Exercise brief: Transcribe only the lines of the listing below from the one holding "front_spans = [(FRONT.lift_off(THREAD_HEIGHT)" through the one holding "if empty is", inclusive, without any change.

_ _ _ _ _

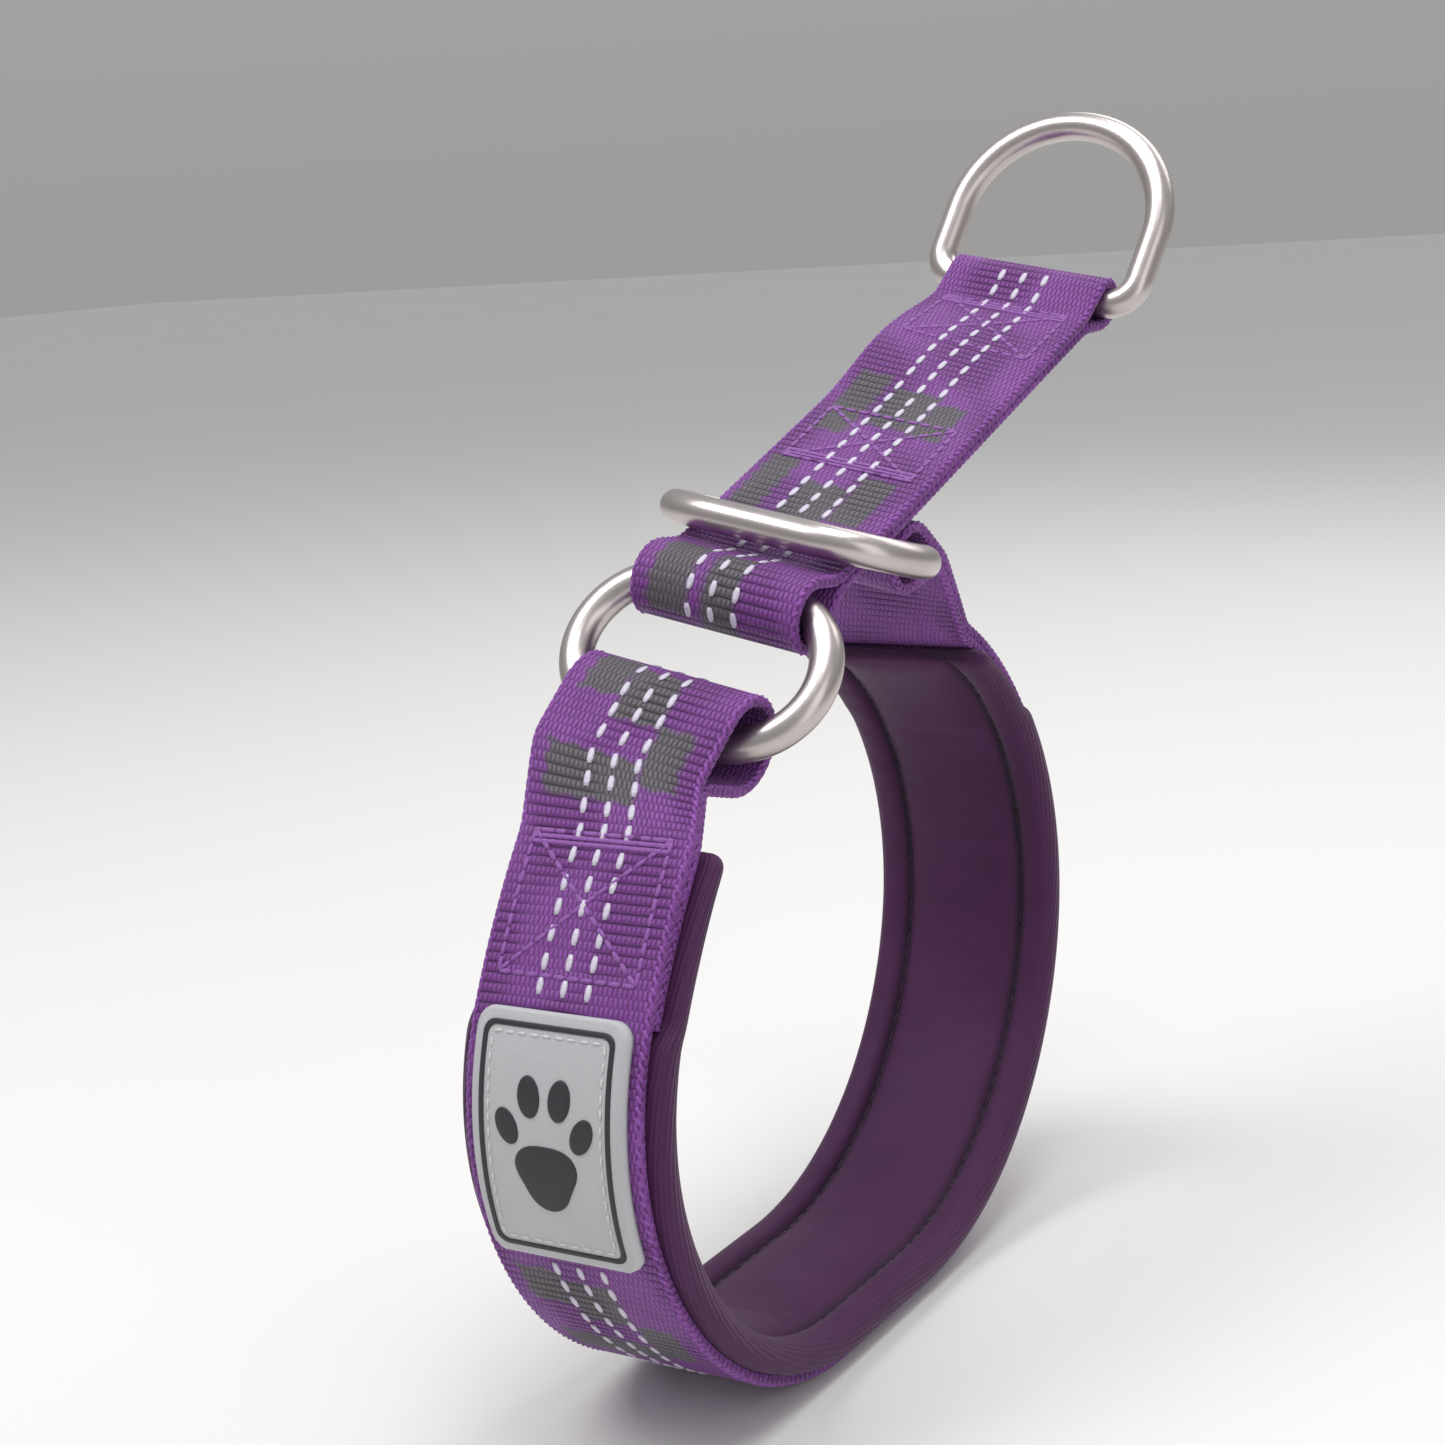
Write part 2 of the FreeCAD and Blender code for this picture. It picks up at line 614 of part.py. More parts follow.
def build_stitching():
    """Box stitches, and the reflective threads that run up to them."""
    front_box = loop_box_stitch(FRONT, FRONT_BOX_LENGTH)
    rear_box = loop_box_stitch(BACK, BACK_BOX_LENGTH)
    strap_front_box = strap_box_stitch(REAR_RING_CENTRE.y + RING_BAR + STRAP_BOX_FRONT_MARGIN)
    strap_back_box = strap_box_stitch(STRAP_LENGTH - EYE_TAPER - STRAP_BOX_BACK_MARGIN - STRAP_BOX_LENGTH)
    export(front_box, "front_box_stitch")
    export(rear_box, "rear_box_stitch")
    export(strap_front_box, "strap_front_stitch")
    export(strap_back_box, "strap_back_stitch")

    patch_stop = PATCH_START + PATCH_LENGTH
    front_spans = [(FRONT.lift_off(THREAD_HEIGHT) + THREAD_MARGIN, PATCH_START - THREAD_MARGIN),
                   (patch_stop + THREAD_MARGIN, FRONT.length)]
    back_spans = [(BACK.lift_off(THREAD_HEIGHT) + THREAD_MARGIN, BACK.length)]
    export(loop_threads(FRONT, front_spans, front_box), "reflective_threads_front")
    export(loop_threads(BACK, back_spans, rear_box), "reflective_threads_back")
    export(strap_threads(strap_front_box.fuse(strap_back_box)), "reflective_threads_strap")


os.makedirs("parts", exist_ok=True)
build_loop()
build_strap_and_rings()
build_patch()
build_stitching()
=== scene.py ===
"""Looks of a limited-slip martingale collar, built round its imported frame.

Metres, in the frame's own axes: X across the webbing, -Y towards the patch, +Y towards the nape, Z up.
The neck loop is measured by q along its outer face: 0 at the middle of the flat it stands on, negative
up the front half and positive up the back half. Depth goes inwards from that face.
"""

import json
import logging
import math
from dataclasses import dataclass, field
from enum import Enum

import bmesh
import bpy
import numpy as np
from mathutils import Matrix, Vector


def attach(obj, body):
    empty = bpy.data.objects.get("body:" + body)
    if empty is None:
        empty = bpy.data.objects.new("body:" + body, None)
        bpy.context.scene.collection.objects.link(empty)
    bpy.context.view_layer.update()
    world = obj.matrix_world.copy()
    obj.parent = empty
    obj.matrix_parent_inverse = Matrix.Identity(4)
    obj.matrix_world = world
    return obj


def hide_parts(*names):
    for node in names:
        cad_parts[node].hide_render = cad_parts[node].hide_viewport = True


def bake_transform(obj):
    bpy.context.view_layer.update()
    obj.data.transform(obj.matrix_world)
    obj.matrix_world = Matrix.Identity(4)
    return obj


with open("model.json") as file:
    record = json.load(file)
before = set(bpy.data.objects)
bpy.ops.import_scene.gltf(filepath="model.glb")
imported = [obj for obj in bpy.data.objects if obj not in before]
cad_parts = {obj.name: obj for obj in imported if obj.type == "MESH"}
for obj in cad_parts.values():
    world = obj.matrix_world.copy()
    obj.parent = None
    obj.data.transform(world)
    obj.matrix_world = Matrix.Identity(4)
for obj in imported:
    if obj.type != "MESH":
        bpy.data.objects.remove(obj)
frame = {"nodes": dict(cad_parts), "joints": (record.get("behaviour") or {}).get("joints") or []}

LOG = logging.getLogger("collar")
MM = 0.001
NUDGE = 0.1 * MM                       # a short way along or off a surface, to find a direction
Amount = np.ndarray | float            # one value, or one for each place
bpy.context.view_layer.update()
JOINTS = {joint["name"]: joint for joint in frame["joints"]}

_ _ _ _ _

Output of the exercise:
    front_spans = [(FRONT.lift_off(THREAD_HEIGHT) + THREAD_MARGIN, PATCH_START - THREAD_MARGIN),
                   (patch_stop + THREAD_MARGIN, FRONT.length)]
    back_spans = [(BACK.lift_off(THREAD_HEIGHT) + THREAD_MARGIN, BACK.length)]
    export(loop_threads(FRONT, front_spans, front_box), "reflective_threads_front")
    export(loop_threads(BACK, back_spans, rear_box), "reflective_threads_back")
    export(strap_threads(strap_front_box.fuse(strap_back_box)), "reflective_threads_strap")


os.makedirs("parts", exist_ok=True)
build_loop()
build_strap_and_rings()
build_patch()
build_stitching()
=== scene.py ===
"""Looks of a limited-slip martingale collar, built round its imported frame.

Metres, in the frame's own axes: X across the webbing, -Y towards the patch, +Y towards the nape, Z up.
The neck loop is measured by q along its outer face: 0 at the middle of the flat it stands on, negative
up the front half and positive up the back half. Depth goes inwards from that face.
"""

import json
import logging
import math
from dataclasses import dataclass, field
from enum import Enum

import bmesh
import bpy
import numpy as np
from mathutils import Matrix, Vector


def attach(obj, body):
    empty = bpy.data.objects.get("body:" + body)
    if empty is None:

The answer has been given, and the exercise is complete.